-- GIVEN EXERCISE --
Copy nothing but the lines below running from the line containing "in tool_spacers(UPPER_LEVELS)], in_upper)" through the line containing "obj.parent = empty", both end lines included.

(Records excerpted from a collection)
::::

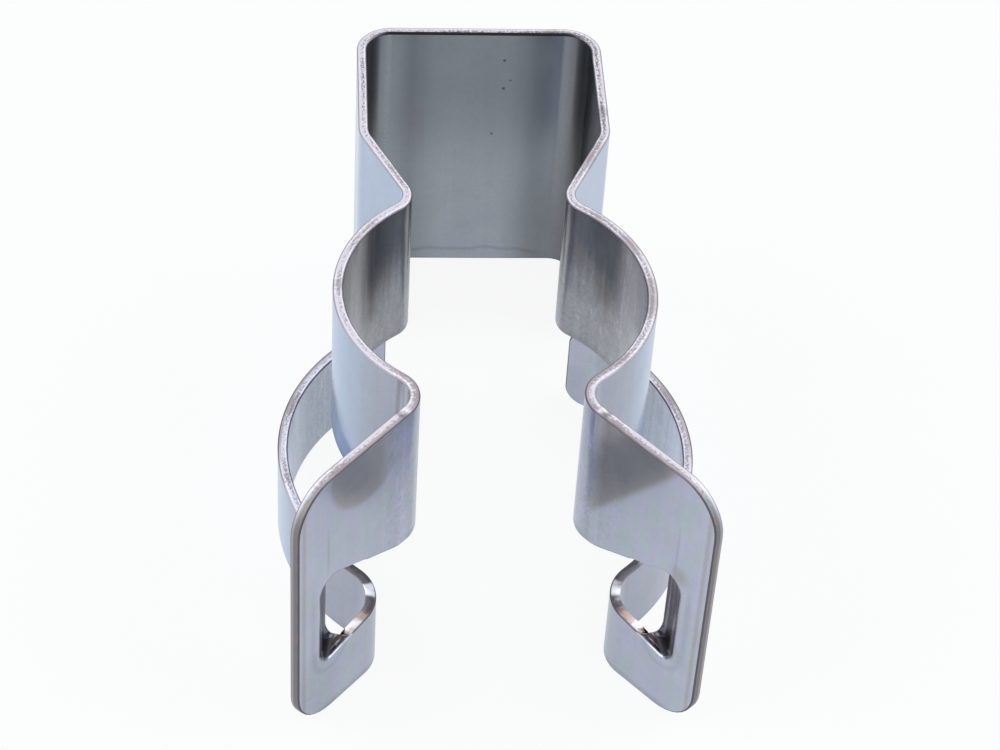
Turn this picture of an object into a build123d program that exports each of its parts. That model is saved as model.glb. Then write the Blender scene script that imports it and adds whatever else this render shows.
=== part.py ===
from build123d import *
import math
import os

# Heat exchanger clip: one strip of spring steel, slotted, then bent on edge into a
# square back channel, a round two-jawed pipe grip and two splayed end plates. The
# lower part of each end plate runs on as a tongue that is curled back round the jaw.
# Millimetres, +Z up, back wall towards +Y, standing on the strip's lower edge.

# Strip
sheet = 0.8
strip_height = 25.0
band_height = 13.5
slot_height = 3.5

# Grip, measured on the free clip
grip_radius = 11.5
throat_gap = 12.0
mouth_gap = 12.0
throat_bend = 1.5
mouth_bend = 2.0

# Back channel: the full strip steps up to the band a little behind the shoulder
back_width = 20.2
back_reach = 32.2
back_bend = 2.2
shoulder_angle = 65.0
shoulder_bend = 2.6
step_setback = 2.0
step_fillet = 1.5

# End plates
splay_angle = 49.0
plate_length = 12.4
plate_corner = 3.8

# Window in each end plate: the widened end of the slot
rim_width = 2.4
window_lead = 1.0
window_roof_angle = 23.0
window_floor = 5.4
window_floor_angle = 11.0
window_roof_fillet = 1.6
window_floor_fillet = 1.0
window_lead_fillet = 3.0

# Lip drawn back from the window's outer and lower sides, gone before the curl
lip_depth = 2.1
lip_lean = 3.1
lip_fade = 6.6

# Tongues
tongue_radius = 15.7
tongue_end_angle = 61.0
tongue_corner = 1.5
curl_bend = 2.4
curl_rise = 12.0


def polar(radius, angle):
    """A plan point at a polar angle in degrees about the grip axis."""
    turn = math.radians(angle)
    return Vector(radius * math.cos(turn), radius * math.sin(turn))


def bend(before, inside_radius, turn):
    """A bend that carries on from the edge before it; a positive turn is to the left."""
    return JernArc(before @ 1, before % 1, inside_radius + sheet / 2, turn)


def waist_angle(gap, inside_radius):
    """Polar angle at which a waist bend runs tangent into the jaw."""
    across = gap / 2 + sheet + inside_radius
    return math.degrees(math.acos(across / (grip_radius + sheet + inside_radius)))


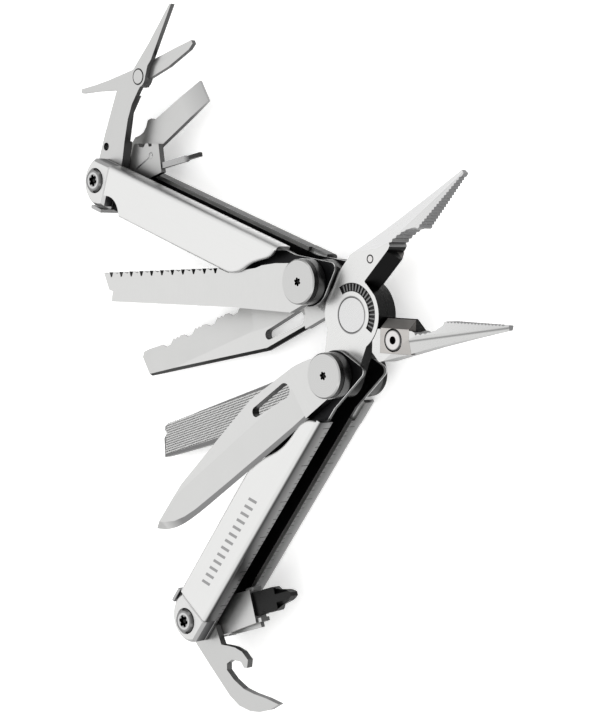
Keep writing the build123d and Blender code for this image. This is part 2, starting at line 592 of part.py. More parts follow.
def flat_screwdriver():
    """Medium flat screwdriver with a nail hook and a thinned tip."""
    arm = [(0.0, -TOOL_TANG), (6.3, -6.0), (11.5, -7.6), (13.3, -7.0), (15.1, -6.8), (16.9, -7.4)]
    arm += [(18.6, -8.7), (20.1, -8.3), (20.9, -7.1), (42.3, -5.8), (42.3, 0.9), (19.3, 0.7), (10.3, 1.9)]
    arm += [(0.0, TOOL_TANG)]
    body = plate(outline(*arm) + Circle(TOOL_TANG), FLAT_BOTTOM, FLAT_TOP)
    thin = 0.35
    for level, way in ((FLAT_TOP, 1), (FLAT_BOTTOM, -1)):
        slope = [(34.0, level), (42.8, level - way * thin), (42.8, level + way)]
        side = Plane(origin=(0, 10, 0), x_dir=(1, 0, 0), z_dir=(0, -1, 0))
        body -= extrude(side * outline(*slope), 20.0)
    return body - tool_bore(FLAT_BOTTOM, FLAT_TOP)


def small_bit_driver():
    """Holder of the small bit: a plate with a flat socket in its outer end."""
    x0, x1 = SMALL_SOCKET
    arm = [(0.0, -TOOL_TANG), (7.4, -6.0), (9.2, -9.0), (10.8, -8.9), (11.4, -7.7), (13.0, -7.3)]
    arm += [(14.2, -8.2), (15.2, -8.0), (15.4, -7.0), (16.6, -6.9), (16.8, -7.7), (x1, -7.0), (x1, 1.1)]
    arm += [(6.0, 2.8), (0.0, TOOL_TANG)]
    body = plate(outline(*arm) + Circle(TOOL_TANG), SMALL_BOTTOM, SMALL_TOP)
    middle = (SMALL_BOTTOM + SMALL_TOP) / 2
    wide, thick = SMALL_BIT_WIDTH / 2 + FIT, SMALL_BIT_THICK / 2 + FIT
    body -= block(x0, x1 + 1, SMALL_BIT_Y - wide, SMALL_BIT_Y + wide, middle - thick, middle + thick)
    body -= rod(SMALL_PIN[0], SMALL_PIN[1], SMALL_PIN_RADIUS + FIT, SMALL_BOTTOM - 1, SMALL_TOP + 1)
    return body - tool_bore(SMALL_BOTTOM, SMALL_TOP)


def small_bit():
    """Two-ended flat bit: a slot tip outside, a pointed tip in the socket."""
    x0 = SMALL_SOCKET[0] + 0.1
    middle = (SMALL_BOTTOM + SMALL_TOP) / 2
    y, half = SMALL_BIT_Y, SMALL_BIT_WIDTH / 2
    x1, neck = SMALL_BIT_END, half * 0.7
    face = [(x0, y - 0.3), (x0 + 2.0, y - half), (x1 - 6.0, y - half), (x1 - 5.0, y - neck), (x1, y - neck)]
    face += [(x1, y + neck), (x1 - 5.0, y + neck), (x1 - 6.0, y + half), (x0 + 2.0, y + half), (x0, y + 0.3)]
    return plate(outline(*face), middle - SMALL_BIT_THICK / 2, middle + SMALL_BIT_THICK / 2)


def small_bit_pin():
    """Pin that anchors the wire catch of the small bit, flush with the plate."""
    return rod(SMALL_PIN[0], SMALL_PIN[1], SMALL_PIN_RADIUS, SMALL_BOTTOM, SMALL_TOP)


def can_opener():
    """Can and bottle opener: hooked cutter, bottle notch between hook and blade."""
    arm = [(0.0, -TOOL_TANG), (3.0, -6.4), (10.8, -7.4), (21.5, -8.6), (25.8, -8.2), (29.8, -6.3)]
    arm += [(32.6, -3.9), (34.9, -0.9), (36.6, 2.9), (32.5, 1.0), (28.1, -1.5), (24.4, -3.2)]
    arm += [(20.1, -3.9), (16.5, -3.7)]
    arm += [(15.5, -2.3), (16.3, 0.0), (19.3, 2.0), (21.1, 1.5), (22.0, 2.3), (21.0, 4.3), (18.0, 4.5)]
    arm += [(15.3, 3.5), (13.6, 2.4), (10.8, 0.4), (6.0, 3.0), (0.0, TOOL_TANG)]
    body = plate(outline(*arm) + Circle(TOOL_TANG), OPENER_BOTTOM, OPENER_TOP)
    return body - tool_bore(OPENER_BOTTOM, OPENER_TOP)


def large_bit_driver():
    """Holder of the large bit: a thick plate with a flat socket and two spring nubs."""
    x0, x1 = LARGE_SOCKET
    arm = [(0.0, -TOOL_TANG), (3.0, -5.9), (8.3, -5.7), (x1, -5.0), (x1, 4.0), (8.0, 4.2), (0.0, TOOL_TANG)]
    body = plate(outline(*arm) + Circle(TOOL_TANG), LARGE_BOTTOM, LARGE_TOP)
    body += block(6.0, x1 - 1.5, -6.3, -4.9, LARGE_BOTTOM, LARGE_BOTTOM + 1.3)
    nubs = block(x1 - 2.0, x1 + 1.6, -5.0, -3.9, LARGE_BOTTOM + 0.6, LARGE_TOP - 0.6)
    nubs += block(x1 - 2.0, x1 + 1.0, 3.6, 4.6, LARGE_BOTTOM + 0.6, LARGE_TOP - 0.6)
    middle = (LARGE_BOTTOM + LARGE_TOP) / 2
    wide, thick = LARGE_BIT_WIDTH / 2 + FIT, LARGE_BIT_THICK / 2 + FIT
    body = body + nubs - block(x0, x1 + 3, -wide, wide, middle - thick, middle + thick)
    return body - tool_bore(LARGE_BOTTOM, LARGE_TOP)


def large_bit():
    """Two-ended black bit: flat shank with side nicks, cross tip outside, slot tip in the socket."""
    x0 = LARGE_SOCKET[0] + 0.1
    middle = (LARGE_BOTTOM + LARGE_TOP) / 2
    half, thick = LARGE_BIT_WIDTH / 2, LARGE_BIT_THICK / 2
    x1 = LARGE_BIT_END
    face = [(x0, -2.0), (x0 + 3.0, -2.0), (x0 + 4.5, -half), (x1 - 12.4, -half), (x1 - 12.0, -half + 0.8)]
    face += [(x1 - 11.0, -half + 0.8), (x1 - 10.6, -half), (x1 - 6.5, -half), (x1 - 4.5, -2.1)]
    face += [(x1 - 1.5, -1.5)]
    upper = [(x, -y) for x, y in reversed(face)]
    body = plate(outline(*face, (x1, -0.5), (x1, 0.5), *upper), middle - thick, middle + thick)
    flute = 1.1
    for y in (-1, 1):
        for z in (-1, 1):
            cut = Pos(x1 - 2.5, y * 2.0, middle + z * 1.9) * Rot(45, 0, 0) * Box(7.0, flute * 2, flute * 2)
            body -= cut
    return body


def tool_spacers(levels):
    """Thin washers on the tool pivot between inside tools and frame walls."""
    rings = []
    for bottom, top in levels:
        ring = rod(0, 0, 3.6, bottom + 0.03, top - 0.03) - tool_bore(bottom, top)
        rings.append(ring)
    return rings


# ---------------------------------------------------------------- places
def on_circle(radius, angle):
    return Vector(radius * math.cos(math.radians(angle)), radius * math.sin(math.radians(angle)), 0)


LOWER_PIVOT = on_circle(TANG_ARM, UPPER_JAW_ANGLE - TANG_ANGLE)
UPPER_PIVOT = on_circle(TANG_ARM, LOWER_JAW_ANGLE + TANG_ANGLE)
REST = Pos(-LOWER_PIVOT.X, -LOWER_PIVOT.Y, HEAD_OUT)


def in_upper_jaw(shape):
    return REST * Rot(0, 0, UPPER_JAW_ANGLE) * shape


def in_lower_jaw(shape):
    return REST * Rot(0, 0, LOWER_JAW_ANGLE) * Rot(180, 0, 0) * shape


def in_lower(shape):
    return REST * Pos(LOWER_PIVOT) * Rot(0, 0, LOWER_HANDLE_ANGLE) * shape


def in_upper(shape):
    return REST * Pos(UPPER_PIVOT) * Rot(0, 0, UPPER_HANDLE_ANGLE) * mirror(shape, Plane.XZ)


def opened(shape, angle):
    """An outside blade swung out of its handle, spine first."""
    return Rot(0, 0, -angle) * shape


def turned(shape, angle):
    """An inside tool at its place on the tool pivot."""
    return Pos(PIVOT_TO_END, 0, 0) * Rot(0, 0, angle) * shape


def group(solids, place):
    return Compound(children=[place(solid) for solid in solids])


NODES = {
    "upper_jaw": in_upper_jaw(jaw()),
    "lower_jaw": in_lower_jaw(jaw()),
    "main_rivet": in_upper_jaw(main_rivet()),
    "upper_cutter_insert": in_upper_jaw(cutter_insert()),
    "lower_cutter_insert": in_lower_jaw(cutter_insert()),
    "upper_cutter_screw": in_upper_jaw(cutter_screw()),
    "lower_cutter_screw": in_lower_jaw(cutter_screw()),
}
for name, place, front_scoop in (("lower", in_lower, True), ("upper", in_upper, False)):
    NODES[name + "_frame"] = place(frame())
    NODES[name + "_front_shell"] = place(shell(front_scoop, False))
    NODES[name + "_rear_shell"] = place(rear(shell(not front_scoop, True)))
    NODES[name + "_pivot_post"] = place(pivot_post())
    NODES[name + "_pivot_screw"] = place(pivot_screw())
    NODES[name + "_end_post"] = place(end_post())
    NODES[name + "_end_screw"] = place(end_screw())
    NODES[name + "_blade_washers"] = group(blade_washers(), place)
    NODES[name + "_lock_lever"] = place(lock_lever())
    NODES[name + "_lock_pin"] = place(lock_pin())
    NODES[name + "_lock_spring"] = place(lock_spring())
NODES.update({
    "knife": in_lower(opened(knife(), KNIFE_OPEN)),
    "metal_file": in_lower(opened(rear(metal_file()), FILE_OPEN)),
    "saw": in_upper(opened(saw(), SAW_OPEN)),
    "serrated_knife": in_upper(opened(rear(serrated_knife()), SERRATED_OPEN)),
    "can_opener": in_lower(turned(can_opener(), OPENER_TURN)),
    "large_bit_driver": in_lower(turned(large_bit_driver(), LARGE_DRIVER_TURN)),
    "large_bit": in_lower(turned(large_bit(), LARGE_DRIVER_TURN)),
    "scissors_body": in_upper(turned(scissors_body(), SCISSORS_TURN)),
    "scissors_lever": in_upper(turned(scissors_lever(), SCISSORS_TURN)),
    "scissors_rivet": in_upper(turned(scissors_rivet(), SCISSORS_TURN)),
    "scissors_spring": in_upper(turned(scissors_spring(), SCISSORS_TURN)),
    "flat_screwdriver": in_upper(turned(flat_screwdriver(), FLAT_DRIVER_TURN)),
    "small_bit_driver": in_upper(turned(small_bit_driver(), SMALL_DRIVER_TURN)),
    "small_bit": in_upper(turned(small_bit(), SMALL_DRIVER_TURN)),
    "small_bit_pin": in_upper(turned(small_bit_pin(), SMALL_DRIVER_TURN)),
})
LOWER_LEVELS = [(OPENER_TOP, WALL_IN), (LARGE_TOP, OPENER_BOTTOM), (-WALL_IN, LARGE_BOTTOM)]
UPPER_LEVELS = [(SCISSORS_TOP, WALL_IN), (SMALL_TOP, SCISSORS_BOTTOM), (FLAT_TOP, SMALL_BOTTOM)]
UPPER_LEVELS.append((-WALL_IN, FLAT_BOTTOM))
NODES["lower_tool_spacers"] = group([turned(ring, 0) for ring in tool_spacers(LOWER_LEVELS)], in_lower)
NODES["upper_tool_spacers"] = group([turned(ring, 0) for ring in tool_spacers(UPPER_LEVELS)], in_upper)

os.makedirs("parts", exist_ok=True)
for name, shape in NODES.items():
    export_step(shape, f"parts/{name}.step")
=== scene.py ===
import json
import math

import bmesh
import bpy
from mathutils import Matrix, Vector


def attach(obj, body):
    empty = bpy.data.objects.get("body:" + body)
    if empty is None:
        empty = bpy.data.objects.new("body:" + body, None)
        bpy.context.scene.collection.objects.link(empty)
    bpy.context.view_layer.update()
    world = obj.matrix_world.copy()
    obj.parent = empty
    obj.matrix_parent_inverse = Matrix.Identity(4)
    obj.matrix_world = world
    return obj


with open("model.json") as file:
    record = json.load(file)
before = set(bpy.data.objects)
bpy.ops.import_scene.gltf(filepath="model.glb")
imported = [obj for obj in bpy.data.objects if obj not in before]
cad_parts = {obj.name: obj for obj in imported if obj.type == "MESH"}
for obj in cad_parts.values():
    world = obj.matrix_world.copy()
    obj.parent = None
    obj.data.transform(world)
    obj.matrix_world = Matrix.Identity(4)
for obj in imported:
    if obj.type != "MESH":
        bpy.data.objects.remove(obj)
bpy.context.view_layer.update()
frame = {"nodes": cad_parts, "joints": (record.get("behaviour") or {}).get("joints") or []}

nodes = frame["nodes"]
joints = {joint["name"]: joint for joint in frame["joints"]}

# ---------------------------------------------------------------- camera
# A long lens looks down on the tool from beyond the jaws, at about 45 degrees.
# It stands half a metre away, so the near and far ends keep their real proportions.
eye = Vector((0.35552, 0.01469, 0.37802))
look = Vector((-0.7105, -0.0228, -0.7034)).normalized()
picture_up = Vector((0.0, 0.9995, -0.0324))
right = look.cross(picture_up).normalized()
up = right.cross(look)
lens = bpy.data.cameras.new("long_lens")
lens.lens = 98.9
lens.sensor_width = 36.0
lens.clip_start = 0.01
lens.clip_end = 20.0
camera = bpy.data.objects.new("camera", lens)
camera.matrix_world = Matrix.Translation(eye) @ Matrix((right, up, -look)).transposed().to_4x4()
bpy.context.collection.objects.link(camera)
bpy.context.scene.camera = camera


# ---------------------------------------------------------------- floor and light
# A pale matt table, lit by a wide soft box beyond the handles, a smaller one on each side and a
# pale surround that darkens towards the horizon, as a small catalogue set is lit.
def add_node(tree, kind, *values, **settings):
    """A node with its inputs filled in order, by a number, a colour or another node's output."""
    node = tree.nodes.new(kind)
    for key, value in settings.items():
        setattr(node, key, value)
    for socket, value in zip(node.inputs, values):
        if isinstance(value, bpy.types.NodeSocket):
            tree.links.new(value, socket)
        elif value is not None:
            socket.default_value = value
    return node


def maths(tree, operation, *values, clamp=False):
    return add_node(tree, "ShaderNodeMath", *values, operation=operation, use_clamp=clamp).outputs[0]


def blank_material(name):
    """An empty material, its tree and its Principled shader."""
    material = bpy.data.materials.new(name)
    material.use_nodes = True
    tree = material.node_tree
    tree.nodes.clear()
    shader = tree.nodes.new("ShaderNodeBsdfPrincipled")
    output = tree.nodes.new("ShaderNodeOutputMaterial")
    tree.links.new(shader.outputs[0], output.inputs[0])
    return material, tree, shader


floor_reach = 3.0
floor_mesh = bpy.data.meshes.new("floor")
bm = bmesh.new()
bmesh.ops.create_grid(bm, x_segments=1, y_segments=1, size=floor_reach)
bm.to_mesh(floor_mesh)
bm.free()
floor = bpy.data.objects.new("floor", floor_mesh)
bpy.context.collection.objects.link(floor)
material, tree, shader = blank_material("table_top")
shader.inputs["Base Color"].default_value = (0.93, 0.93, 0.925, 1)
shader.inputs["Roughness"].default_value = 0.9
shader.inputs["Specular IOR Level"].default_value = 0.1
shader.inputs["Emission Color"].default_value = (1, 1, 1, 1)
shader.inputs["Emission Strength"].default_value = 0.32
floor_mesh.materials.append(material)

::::

-- RESPONSE --
NODES["upper_tool_spacers"] = group([turned(ring, 0) for ring in tool_spacers(UPPER_LEVELS)], in_upper)

os.makedirs("parts", exist_ok=True)
for name, shape in NODES.items():
    export_step(shape, f"parts/{name}.step")
=== scene.py ===
import json
import math

import bmesh
import bpy
from mathutils import Matrix, Vector


def attach(obj, body):
    empty = bpy.data.objects.get("body:" + body)
    if empty is None:
        empty = bpy.data.objects.new("body:" + body, None)
        bpy.context.scene.collection.objects.link(empty)
    bpy.context.view_layer.update()
    world = obj.matrix_world.copy()
    obj.parent = empty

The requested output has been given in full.